My test model/son is only nine, so he’s pretty open to these conversations, and I’m hopeful that making them commonplace early will be helpful as we move forward into even more complex topics, such as alcohol, relationships and whatever else arises as we navigate our way through to adulthood. I allow him to think and give his answer, and then I offer some ideas around what he might be able to do if he’s unsure or doesn’t have a solid plan (I’ll admit that his plan is often flawed!).
The conversation always ends with some version of “you can tell me anything, there is nothing that you can tell me that will lead me to love you any less, and there is no problem we can’t work out together”. Now, let me remind you that he is nine, and we haven’t hit any major road bumps yet, so I’m not saying that I’ll be a model parent when these do arise, but I am hopeful that I will have done enough groundwork for him to trust me, and that he’ll have a toolkit of rehearsed responses to call upon if/when necessary.
Our children need certainty regarding our responses to various circumstances. What I’ve observed from working with teens for the last 20 years is that if they are left to imagine how the adults in their lives might respond to different scenarios, they will almost always catastrophise.
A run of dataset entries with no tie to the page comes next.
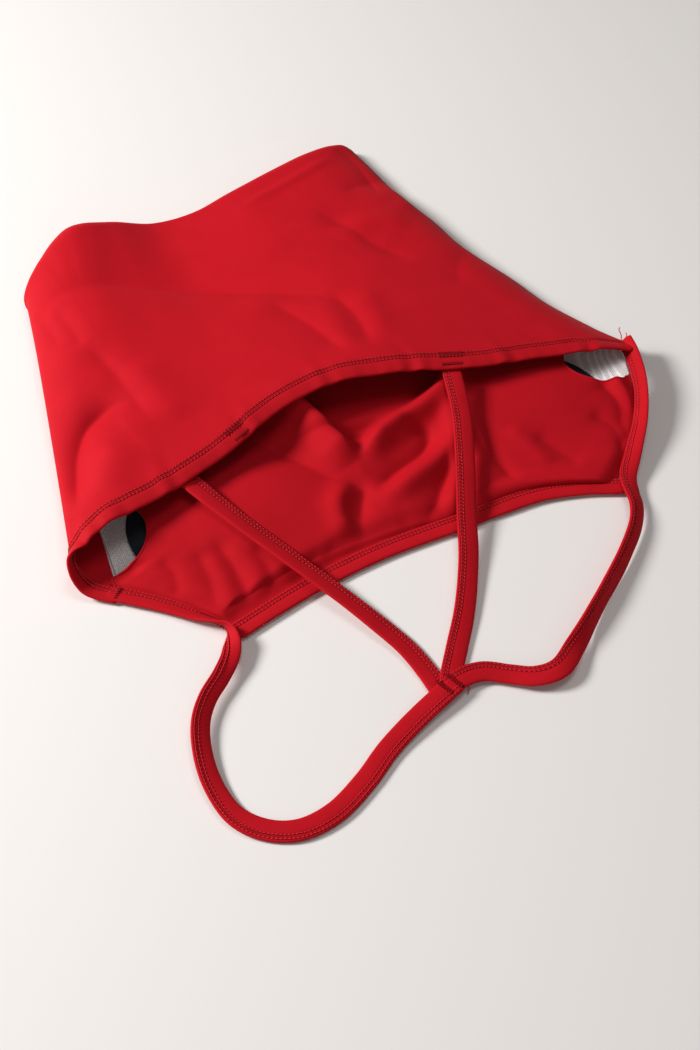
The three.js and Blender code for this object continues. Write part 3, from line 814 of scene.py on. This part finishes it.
# ---- Front panel, its lower half, and the patch inside the crotch ----

FRONT_COLUMNS = 150
FRONT_ROWS = 60
FRONT_FOLD_STEPS = 6
FRONT_LOWER_ROWS = 30
FRONT_LEVEL = 0.45
FRONT_BOW = SIDE_BOW + 2.0
ARMHOLE_LIFT = 5.8
RIGHT_SEAM = [(167, -4), (141, 50), (118, 104), (97, 160), (84, 214)]
LEFT_SEAM = [(-149.5, -64), (-148, 40), (-144, 143)]


def near_edge(count, right_start=0.0):
    """The front's near edge: right armhole, neckline and left armhole."""
    right = at_share(RIGHT_ARMHOLE, np.linspace(right_start, 1, 60))
    left = even(LEFT_ARMHOLE, 40)
    return even(np.vstack([right[:-1], NECKLINE[:-1], left]), count)


def side_ease(x, y):
    """Fades from 0 at the side seams to 1 well inside them."""
    right, _ = off_path(x, y, RIGHT_SEAM)
    left, _ = off_path(x, y, LEFT_SEAM)
    return smooth(np.minimum(np.maximum(right, 0), np.maximum(-left, 0)) / 22)


def lift_over_lower_half(x, y):
    """How far the folded-under half holds the layers above it off the floor."""
    hips = smooth((y - 18) / 20)
    crotch = smooth(1.35 - np.hypot(x / 62, np.maximum(0, 4 - y) / 16))
    held = np.maximum(hips, crotch * smooth((y + 16) / 12))
    return LOWER_STACK * held * (0.3 + 0.7 * side_ease(x, y))


def armhole_rise(x, y):
    """How far the right armhole stands up off the floor."""
    away, _ = off_path(x, y, [tuple(point[:2]) for point in RIGHT_ARMHOLE[::24]])
    return ARMHOLE_LIFT * np.clip((y + 84) / 80, 0, 1) ** 0.8 * np.exp(-(away / 17) ** 2)


def front_level(x, y):
    """Height of the front panel's upper half over each place."""
    return FRONT_LEVEL + np.maximum(lift_over_lower_half(x, y), armhole_rise(x, y))


def lower_front_level(x, y):
    """Height of the front panel's lower half, which sinks towards the side seams."""
    return FRONT_LOWER_LEVEL - 1.6 * (1 - side_ease(x, y))


def front_panel_grid():
    """The whole front panel: its upper half, the waist fold and the lower half folded under."""
    near = near_edge(FRONT_COLUMNS)
    far = at_share(FOLD_TOP, np.linspace(0.02, 0.94, FRONT_COLUMNS)) - FOLD_OUTWARDS * 3.0
    t = np.linspace(0, 1, FRONT_ROWS)[:, None, None]
    upper = near[None] * (1 - t) + far[None] * t
    upper[..., 0] -= FRONT_BOW * (np.sin(math.pi * t[..., 0]) * near_right_side(FRONT_COLUMNS)[None, :])
    upper[..., 2] = front_level(upper[..., 0], upper[..., 1])
    top = upper[-1]
    turned_rows = turn_under(top, lower_front_level(top[:, 0], top[:, 1]), FRONT_FOLD_STEPS)
    plan = lower_plan(top, lower_edge(FRONT_LEG_CURVE, FRONT_COLUMNS)[0], FRONT_LOWER_ROWS)
    level = lower_front_level(plan[..., 0], plan[..., 1])[..., None]
    return np.concatenate([upper, turned_rows, np.concatenate([plan, level], axis=2)])


front_panel = make_cloth("front_panel_cloth", front_panel_grid(), CLOTH, jersey_red, rounds=0)
finish_piece(front_panel, "red_jersey", "front_panel")


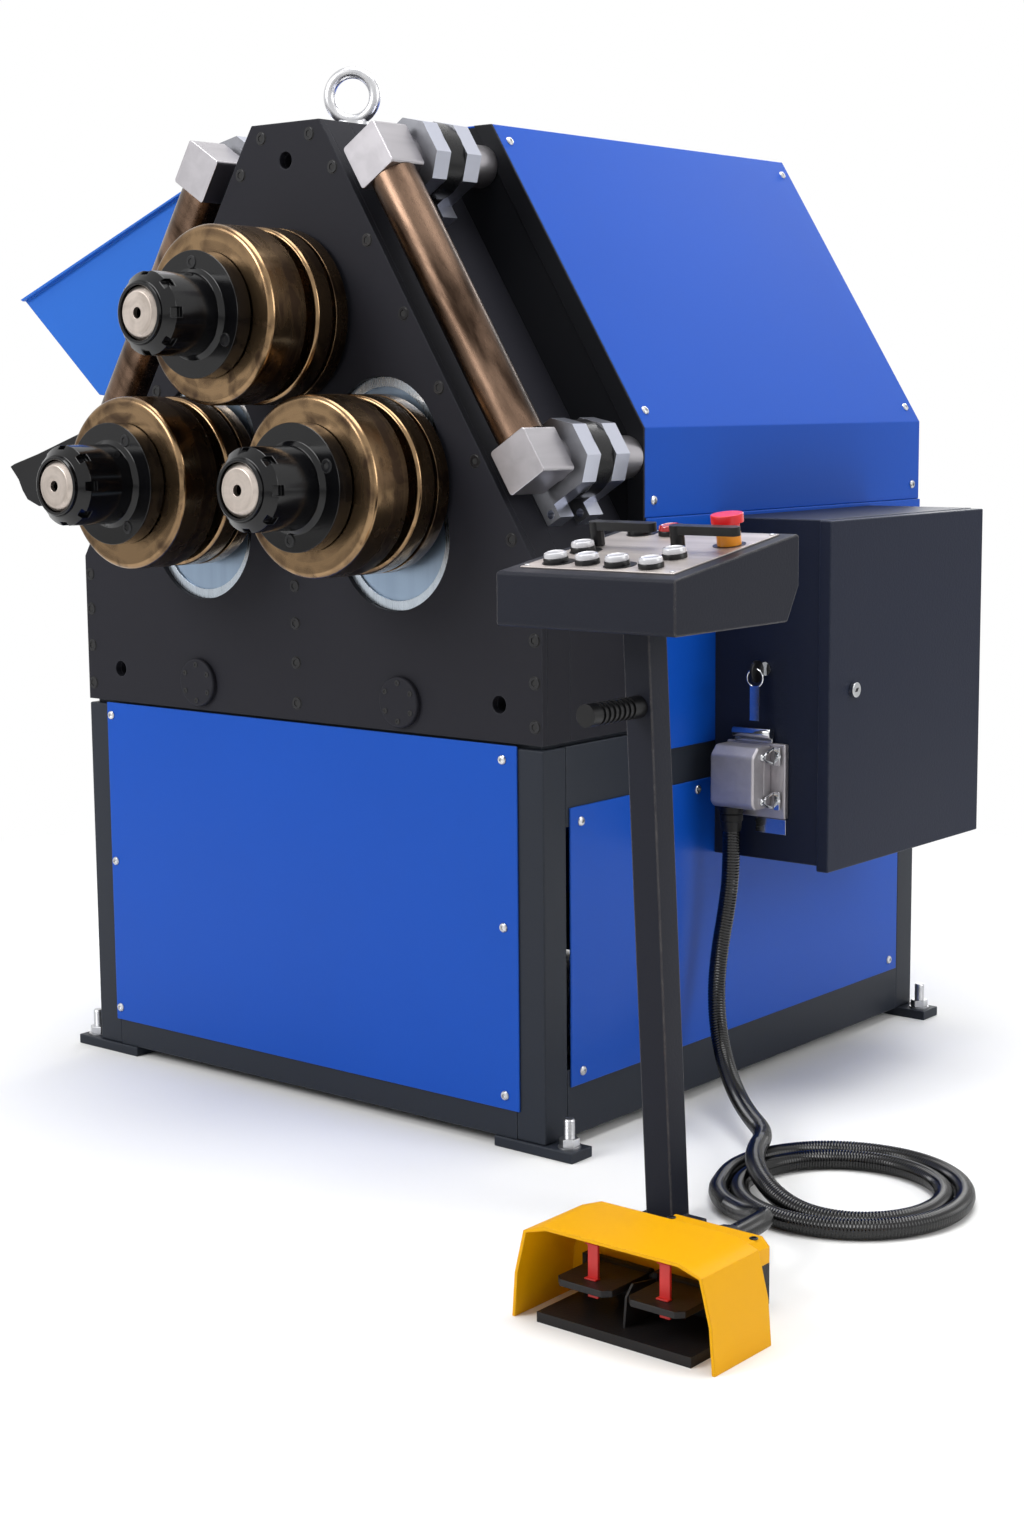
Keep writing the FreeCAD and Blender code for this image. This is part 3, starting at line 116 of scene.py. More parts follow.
# %% [markdown]
# Light
#
# A workshop machine is best judged in plain soft light, so two large lamps stand in for a bright
# window and a white ceiling, a third lights the right side, and a fourth keeps the back from going
# black. The world fills the rest. Only what the camera and mirror-like surfaces see of it is white.

# %% World and lamps
FILL_STRENGTH = 0.42
WHITE_STRENGTH = 1.0

world = bpy.data.worlds.new("studio")
bpy.context.scene.world = world
world.use_nodes = True
world_nodes = world.node_tree.nodes
world_links = world.node_tree.links
sky = world_nodes["Background"]
sky.inputs["Color"].default_value = (1, 1, 1, 1)
rays = world_nodes.new("ShaderNodeLightPath")
seen = rays.outputs["Is Camera Ray"]
for kind_of_ray in ("Is Glossy Ray", "Is Transmission Ray"):
    either = world_nodes.new("ShaderNodeMath")
    either.operation = "MAXIMUM"
    world_links.new(seen, either.inputs[0])
    world_links.new(rays.outputs[kind_of_ray], either.inputs[1])
    seen = either.outputs[0]
strength = world_nodes.new("ShaderNodeMapRange")
strength.inputs["To Min"].default_value = FILL_STRENGTH
strength.inputs["To Max"].default_value = WHITE_STRENGTH
world_links.new(seen, strength.inputs["Value"])
world_links.new(strength.outputs["Result"], sky.inputs["Strength"])

LAMPS = {
    "window_light": ((-1.7, -4.2, 3.3), 2.6, 150),
    "ceiling_light": ((0.3, 0.1, 4.4), 3.4, 150),
    "side_light": ((4.4, 0.9, 2.3), 2.4, 60),
    "back_light": ((-1.2, 4.6, 3.0), 2.6, 70),
}
for lamp_name, (lamp_place, lamp_size, lamp_watts) in LAMPS.items():
    light = bpy.data.lights.new(lamp_name, "AREA")
    light.shape = "DISK"
    light.size = lamp_size
    light.energy = lamp_watts
    lamp = bpy.data.objects.new(lamp_name, light)
    bpy.context.scene.collection.objects.link(lamp)
    lamp.location = lamp_place
    lamp.rotation_euler = (Vector((0, 0, 0.7)) - Vector(lamp_place)).to_track_quat("-Z", "Y").to_euler()
bpy.context.scene.view_settings.view_transform = "Standard"
print(f"{len(LAMPS)} lamps")

# %% [markdown]
# Tools for finishes
#
# A finish is a small network of nodes. Colours are read off as the screen shows them, so one
# function turns them into the linear values that a shader needs. One more adds any node at all,
# with its settings and its links, which keeps each finish down to a few readable lines.

# %% Colour and node helpers


def linear(hex_colour):
    """A screen colour such as #2450b0 as the linear colour that a shader takes."""
    shares = [int(hex_colour[i:i + 2], 16) / 255 for i in (1, 3, 5)]
    return tuple(s / 12.92 if s <= 0.04045 else ((s + 0.055) / 1.055) ** 2.4 for s in shares) + (1.0,)


def add_node(material, kind, inputs=None, **settings):
    """Adds one node. An input is a plain value, or the output of a node before it."""
    made = material.node_tree.nodes.new(kind)
    for name, value in settings.items():
        setattr(made, name, value)
    for socket, value in (inputs or {}).items():
        if isinstance(value, bpy.types.NodeSocket):
            material.node_tree.links.new(value, made.inputs[socket])
        else:
            made.inputs[socket].default_value = value
    return made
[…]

Their brains automatically gravitate towards the worst-case scenario; yet if they already have an idea of the response they can expect, they are much more likely to confide in us and receive helpful advice, thereby strengthening their connection with us at the same time.
I hope everyone had a great festive break, and I encourage you to find time and space over the next few months to try out some ‘Hey, what would you do if…?' conversations!